ZEISS Box-Tengor 54



 ツイッターで知り合った Issieさんから譲っていただいたボックステンゴール、これは比較的珍しいセミ判で1934年新発売の ものらしい。

☆ボックステンゴールは1920年代にゲルツが作り出した典型的ボックスカメラで、127の44から120の69までいろいろの サイズがある。ツァイスとして戦後までいろいろ改良されながら生き延びた。ゲルツのフロンターは張り合わせ二枚玉だが、 意外なほどの画質(もちろん密着焼付けで見られると言う意味で)があり、愛されている。



 シャッターは動くが外観はぼろぼろだ。皮は随所で剥がれ、あちこちが錆びていて見る影もない。これのレストアは手ごわそうだ。 何はともあれお掃除する。次なる作業は剥がれかかった皮を徹底的にボンドG17で貼り直すこと。少しでも浮いているところは 全て貼り直した。



 前板は左右二本のネジで分解できた。もちろんゲルツ・フロンター(2群1枚)も一体で外れるから清掃できた。シャッターは 単速で、計測してみると1/50秒程度だ。この手のシャッターとしては平均的なものだが、あまり使いやすくないシャッターレバー を考えると撮影はじっくりせねばならないだろう。清掃して軽く給油(と言うより錆止め)した。



 お約束通り、レバーでバルブとインスタントを切り替える。絞りは11と22の二段だが、穴あき板だから完全な円形だ。



 試写してみてファインダーの傷と暗さが気になった。縦横ともレンズを外して清掃。より程度が良いレンズを横位置用にした。 私の撮影では縦位置は極端に少ないから、横位置を優遇したわけだ。



 横位置用は反射鏡も交換した。オリジナルはコストダウンのためか真鍮にメッキしたミラーで、これが汚れているのに加えて 接岸レンズの傷でますます見えにくくなっていたのだ。

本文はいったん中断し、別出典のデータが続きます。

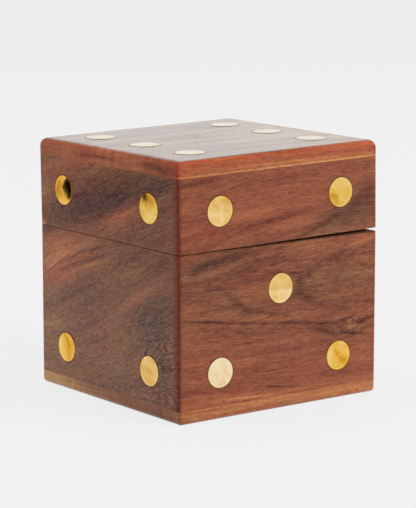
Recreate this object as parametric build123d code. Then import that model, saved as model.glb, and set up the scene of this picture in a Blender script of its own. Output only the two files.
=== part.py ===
from build123d import *

import os
from math import asin, atan2, degrees, hypot

# A wooden box in the shape of a die, with brass pips and a lid on two butt hinges.
# Millimetres. The origin is the middle of the underside. The five-pip front faces -Y,
# the four-pip side faces -X, the hinges are on the +X side, and Z is up.

# The box
WIDTH = 80.0  # along X, across the five-pip front
DEPTH = 78.4  # along Y
BASE_HEIGHT = 53.7  # underside to the base's rim
LID_HEIGHT = 28.9  # the lid's rim to its top
WALL = 8.0
BOTTOM_BOARD = 4.3  # the board glued across the underside of the walls
TOP_BOARD = 5.2  # the board glued across the top of the lid's walls
CORNER_R = 1.3  # the four upright corners
TOP_EDGE_R = 2.4
BOTTOM_EDGE_R = 1.4
RIM_EDGE_R = 0.3  # both rims are only eased

# The pips, which are brass discs let into the wood
PIP_R = 4.9
PIP_DEPTH = 1.2  # how deep a disc is let in
PIP_PROUD = 0.12  # how far it stands out of the face
PIP_EDGE_R = 0.1
PIP_GLUE = 0.05  # round a disc in its recess
UNDERSIDE_PIP_SUNK = 0.2  # the box stands on wood, so this pip lies below the surface
PIP_INSET = 15.8  # from an outer pip's centre to the edges of the box and of the lid
LOW_PIP_HEIGHT = 14.7  # the bottom row of pips above the underside
MIDDLE_PIP_HEIGHT = 39.3  # the centre pip of the front and right faces above the underside

# The hinges, whose leaves lie on the rims without mortises, so they prop the lid's right side
HINGE_Y = 17.5  # from the middle of the box to the middle of each hinge
HINGE_LENGTH = 20.0
LEAF_THICKNESS = 0.5
LEAF_REACH = 7.0  # from the box's right face inwards over the rim
LEAF_CORNER_R = 0.8
LEAF_GAP = 0.2  # between the two leaves when they are parallel
KNUCKLES = 5
KNUCKLE_R = 1.5
KNUCKLE_STANDOFF = 0.2  # between the knuckles and the box's right face
KNUCKLE_GAP = 0.1  # end to end between two knuckles
KNUCKLE_SWEEP = 0.15  # round a knuckle, where the other leaf is notched for it
PIN_R = 0.75
PIN_CLEARANCE = 0.03
PIN_HEAD_R = 1.1  # the peened ends
PIN_HEAD = 0.4
PIN_END_PLAY = 0.05
RIM_CONTACT = 0.03  # left between the rims where the closed lid touches down

# The hinge screws, countersunk and slotted
SCREW_R = 0.8
SCREW_HEAD_R = 1.4
SCREW_HEAD_HEIGHT = 0.45
SCREW_HEAD_SUNK = 0.05  # below the leaf's face
SCREW_LENGTH = 6.0
SCREW_POINT = 1.2
SCREW_POINT_R = 0.2
SCREW_SLOT_WIDTH = 0.35
SCREW_SLOT_DEPTH = 0.3
SCREW_SPREAD = 6.0  # from the middle of the leaf to each screw
SCREW_CLEARANCE = 0.03  # in the leaf's countersink and in the wood
PILOT_SPARE = 0.3  # the pilot hole past the screw's point
SLOT_TURNS = (20, 75, 140, 50)  # how the slots happen to lie, in degrees

HINGES = {"front": -HINGE_Y, "back": HINGE_Y}
LOWER_KNUCKLES = range(0, KNUCKLES, 2)
UPPER_KNUCKLES = range(1, KNUCKLES, 2)

SPARE = 5.0  # how far a cutting tool runs on past the wood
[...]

反射ファインダーとしては文句ないレベルになった。明るいところでもしっかり見える。





 磨いていたら何とかネームが見えてきた。上が1-3メートルと無限の切り替え(1-3メートルは後にアタッチメントレンズが出る) 、下は絞り切り替えレバー。

 仕上げは数日かかった。理由は「残った皮を生かして、できるだけ原形に復する事」。作業的には、皮を全て剥がして 新しいきれいな皮で張り替える方が良いが、古い皮に残った模様を生かしたい。また新しい皮を補修張りするのに合う模様がない。 そこで模様をボンドでつけて塗装する方法を試してみた。ボンドを点状につけて乾かすのを繰り返して、それらしくしたので、 乾燥待ちに時間がかかったというわけだ。と言うことで、まあそこそこぼろが目立たない程度に出来た。

 G17は半乾きであいまいに加工するのに適している。そのままだと水平に流れるので、わざと凸凹になるよう離れた点状に 付け、乾いたら隙間に点を打つ。皮が無い部分は水平に盛り付け、その上に凸凹加工する。意外に時間と手間がかかる作業だ。
(このインチキ加工は、性質がわかっていないと失敗するからおすすめしない・笑)













 これの撮影スタイルはほとんど二眼レフと同じだ。しかし、シャッターレバーはあまり使いやすくない。そこで、二本目のブレスト では、オールドカメラの撮影に適するように組んだ自作グリップを使った。

《試写》

 アクロスとプレストで試写した。アクロスはちょっと現像不足









 ここまではアクロス。現像不足で暗部がつぶれているが、これはカメラの責任ではない。







 こちらはブレスト、圧板を追加したら強すぎて擦り傷が全面に盛大に入ってしまったが、コントラストなどはこれが本来。 結局、フイルムリールのテンションを強めて平面性を上げて対処し、圧板は必要ないと判断した。最後のカットが最新版で、 ほとんど問題が解決したもの。

☆二枚貼り合わせの色消し玉、絞りは11と22のみでシャッターは1/50秒とバルブのみ。距離は近接(1-3m)に後に 画角変更レンズがはいるシンプルなというより、ほとんどトイカメだが、ゲルツのレンズは裏切らない。立派な結果だ。 無限より2-3mが強いのは不思議だ。ピントグラスで距離調節可能ならもっと画質が向上するだろう。しかし、現状でも密着焼付け で見るのには十分の画質である。

 金属製なのに非常に軽いので、持ち運びが苦にならない。家族を並べて、環境を少し入れて写す3メートルくらいでは、驚くほど シャープだ。手ブレに注意しながら、二眼レフと同様の写し方でじっくり写すのがこのカメラの真骨頂だろう。傑作だと思う。

《謝辞》

 issie様、楽しいカメラをありがとうございます。大切に使わせていただきます。